1. Satellites are mostly run at room temperature. It doesn't have to be that way but it simplifies a lot of things.
2. Every satellite is a delicately balanced system where heat generation and actively radiating surfaces need to be in harmony during the whole mission.
Preventing the vehicle from getting too hot is usually a much bigger problem than preventing it from getting too cold. This might be surprising because laypeople usually associate space with cold. In reality you can always heat if you have energy but cooling is hard if all you have is radiation and you are operating at a fixed and relatively low temperature level.
The bottom line is that running a datacenter in space makes not much sense from a thermal standpoint and there must be other compelling reasons for a decision to do so.
Free cooling?
Doesn't make much sense to me. As the article points out the radiators need to me massive.
Access to solar energy?
Solar is more efficient in space, I'll give them that, but does that really outweigh the whole hassle to put the panels in space in the first place?
Physical isolation and security?
Against manipulation maybe, but not against denial of service. Willfully damaged satellite is something I expect to see in the news in the foreseeable future.
Low latency comms?
Latency is limited by distance and speed of light. Everyone with a satellite internet connections knows that low latency is not a particular strength of it.
Marketing and PR?
That, probably.
EDIT:
Thought of another one:
Environmental impact?
No land use, no thermal stress for rivers on one hand but the huge overhead of a space launch on the other.
1. YOLO. Yeet big data into orbit!
2. People will pay big bucks to keep their data all the way up there!
3. Profit!
It could make sense if the entire DC was designed as a completely modular system. Think ISS without the humans.

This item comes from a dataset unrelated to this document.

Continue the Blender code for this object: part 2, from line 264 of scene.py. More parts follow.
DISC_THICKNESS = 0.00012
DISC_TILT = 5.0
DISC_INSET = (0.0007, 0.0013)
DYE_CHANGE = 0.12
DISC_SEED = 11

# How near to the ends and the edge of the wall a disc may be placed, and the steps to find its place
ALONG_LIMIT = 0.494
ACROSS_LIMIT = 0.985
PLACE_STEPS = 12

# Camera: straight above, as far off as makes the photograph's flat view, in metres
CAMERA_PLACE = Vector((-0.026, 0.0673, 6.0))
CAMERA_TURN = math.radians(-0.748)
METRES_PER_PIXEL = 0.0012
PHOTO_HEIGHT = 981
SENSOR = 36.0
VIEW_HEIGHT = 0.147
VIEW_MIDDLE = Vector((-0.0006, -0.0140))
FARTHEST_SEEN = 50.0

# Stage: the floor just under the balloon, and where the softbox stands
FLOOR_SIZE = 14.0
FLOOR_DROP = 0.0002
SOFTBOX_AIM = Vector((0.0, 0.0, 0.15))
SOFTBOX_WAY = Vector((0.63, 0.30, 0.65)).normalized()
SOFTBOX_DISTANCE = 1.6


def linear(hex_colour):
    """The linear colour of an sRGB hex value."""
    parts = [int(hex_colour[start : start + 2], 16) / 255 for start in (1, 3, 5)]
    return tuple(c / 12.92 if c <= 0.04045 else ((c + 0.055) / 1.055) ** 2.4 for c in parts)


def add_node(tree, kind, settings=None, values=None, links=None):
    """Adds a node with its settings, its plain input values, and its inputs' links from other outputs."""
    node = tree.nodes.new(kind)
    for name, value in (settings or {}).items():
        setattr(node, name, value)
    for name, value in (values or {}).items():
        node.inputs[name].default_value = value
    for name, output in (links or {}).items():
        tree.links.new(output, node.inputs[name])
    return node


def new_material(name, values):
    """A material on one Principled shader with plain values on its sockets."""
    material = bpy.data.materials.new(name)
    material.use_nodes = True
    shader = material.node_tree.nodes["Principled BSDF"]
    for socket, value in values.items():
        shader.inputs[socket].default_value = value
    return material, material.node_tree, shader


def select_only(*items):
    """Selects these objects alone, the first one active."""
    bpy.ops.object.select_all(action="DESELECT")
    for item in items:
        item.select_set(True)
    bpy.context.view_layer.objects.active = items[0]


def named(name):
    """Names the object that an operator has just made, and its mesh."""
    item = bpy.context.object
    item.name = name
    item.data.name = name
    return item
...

Every module needs to have a guaranteed lifetime, and then needs to be safely yet destructively deorbited after its replacement (shiny new module) docks and mirrors the data.
Doesn't this massively surface area also mean a proportionately large risk of getting damaged by orbital debris?

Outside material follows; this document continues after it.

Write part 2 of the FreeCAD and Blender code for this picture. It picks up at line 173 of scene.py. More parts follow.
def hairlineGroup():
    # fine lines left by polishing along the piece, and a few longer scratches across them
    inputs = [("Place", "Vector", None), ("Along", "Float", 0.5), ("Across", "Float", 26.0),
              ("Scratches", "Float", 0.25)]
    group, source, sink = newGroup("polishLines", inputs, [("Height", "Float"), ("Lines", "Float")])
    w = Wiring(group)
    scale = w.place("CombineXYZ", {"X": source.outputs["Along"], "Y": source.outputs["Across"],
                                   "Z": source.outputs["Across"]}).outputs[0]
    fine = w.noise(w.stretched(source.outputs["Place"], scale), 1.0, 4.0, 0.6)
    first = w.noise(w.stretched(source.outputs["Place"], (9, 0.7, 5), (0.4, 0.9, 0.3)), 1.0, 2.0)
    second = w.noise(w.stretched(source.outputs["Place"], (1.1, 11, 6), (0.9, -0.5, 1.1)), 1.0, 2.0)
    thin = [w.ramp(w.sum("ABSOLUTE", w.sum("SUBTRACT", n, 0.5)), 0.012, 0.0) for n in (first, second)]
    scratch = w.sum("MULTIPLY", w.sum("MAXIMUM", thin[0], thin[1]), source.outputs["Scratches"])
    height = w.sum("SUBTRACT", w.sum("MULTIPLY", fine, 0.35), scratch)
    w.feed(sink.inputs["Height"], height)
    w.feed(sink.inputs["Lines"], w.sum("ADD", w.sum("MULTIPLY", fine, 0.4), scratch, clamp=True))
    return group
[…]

Cooling is one of the main challenges in designing data centers.
Reliable energy? Possible, but difficult -- need plenty of batteries
Cooling? Very difficult. Where does the heat transfer to?
Latency? Highly variable.
Equipment upgrades and maintenance? Impossible.
Radiation shielding? Not free.
Decommissioning? Potentially dangerous!
Orbital maintenance? Gotta install engines on your datacenter and keep them fueled.
There's no upside, it's only downsides as far as I can tell.
This premise is basically false. Most datacenter hardware, once it has completed testing and burn in, will last for years in constant use.
There are definitely failures but they're very low unless something is wrong like bad cooling, vibration, or just a bad batch of hardware.
- lots of cheap power - deploy 100s of ASICs, let each of them fail as they go
Paradoxically the datacenter in LEO is cheaper than on the ground, and have bunch of other benefits like for example physical security.
A Falcon Heavy launch is already under $100M, and in the $1400/kg range; Starship’s main purpose is to massively reduce launch costs, so $1000/kg is not optimistic at all and would be a failure. Their current target is $250/kg eventually once full reusability is in place.
Still far from the dream of $30/kg but not that far.
The original “white paper” [1] also does acknowledge that a separate launch is needed for the solar panels and radiators at a 1:1 ratio to the server launches, which is ignored here. I think the author leaned in a bit too much on their deep research AI assistant output.